## Stated goal
Output the data below in full, byte for byte. Nothing may differ.

## Given material
::::::::
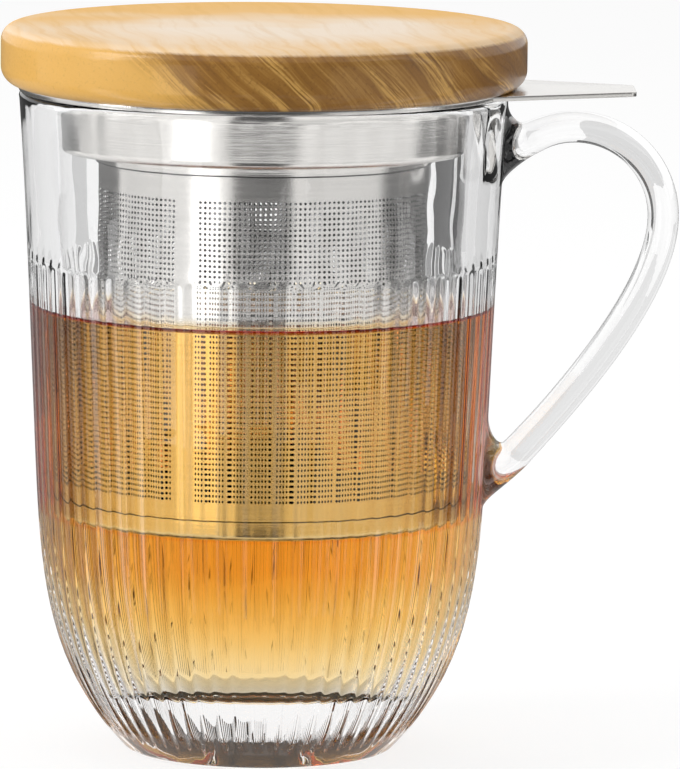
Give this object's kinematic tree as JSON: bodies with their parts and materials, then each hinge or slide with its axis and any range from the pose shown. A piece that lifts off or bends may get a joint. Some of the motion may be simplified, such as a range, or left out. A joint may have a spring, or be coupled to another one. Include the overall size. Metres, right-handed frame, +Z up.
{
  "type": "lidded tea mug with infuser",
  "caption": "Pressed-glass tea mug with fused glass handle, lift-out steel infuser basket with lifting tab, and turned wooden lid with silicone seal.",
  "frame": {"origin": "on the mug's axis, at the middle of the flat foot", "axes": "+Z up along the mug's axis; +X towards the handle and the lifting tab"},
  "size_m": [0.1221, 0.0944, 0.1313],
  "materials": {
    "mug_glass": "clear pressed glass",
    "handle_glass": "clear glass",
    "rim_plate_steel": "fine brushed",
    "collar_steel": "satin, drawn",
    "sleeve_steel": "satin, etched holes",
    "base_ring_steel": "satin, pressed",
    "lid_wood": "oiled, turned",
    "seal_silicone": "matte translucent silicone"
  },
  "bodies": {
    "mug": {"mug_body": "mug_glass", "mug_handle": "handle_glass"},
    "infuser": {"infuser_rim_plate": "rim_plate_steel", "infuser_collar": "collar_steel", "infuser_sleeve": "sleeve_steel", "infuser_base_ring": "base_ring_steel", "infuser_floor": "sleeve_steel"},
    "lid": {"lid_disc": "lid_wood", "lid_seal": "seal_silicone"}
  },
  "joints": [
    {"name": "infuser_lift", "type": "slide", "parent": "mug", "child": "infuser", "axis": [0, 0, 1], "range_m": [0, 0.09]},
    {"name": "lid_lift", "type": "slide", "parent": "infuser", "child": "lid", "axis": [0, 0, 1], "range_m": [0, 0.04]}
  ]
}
::::::::
## Answer for the task
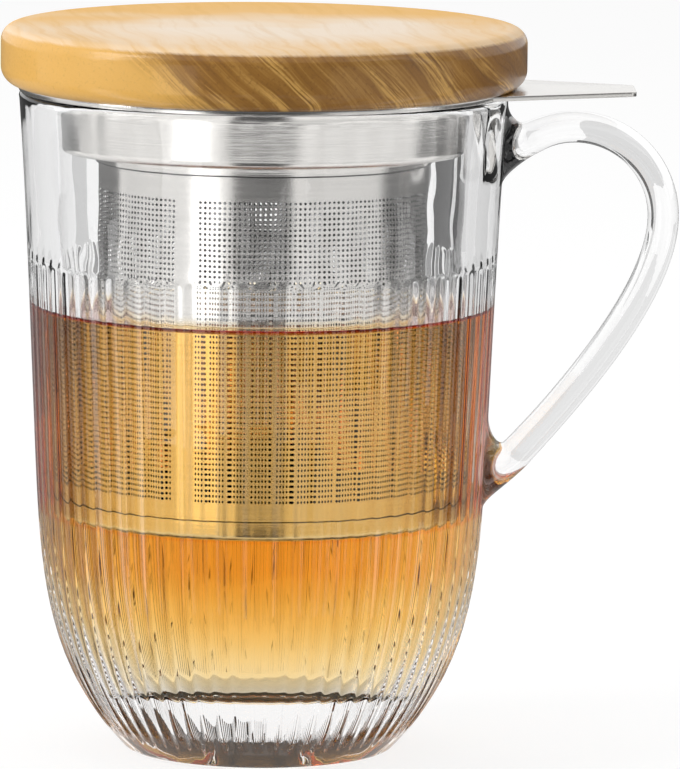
Give this object's kinematic tree as JSON: bodies with their parts and materials, then each hinge or slide with its axis and any range from the pose shown. A piece that lifts off or bends may get a joint. Some of the motion may be simplified, such as a range, or left out. A joint may have a spring, or be coupled to another one. Include the overall size. Metres, right-handed frame, +Z up.
{
  "type": "lidded tea mug with infuser",
  "caption": "Pressed-glass tea mug with fused glass handle, lift-out steel infuser basket with lifting tab, and turned wooden lid with silicone seal.",
  "frame": {"origin": "on the mug's axis, at the middle of the flat foot", "axes": "+Z up along the mug's axis; +X towards the handle and the lifting tab"},
  "size_m": [0.1221, 0.0944, 0.1313],
  "materials": {
    "mug_glass": "clear pressed glass",
    "handle_glass": "clear glass",
    "rim_plate_steel": "fine brushed",
    "collar_steel": "satin, drawn",
    "sleeve_steel": "satin, etched holes",
    "base_ring_steel": "satin, pressed",
    "lid_wood": "oiled, turned",
    "seal_silicone": "matte translucent silicone"
  },
  "bodies": {
    "mug": {"mug_body": "mug_glass", "mug_handle": "handle_glass"},
    "infuser": {"infuser_rim_plate": "rim_plate_steel", "infuser_collar": "collar_steel", "infuser_sleeve": "sleeve_steel", "infuser_base_ring": "base_ring_steel", "infuser_floor": "sleeve_steel"},
    "lid": {"lid_disc": "lid_wood", "lid_seal": "seal_silicone"}
  },
  "joints": [
    {"name": "infuser_lift", "type": "slide", "parent": "mug", "child": "infuser", "axis": [0, 0, 1], "range_m": [0, 0.09]},
    {"name": "lid_lift", "type": "slide", "parent": "infuser", "child": "lid", "axis": [0, 0, 1], "range_m": [0, 0.04]}
  ]
}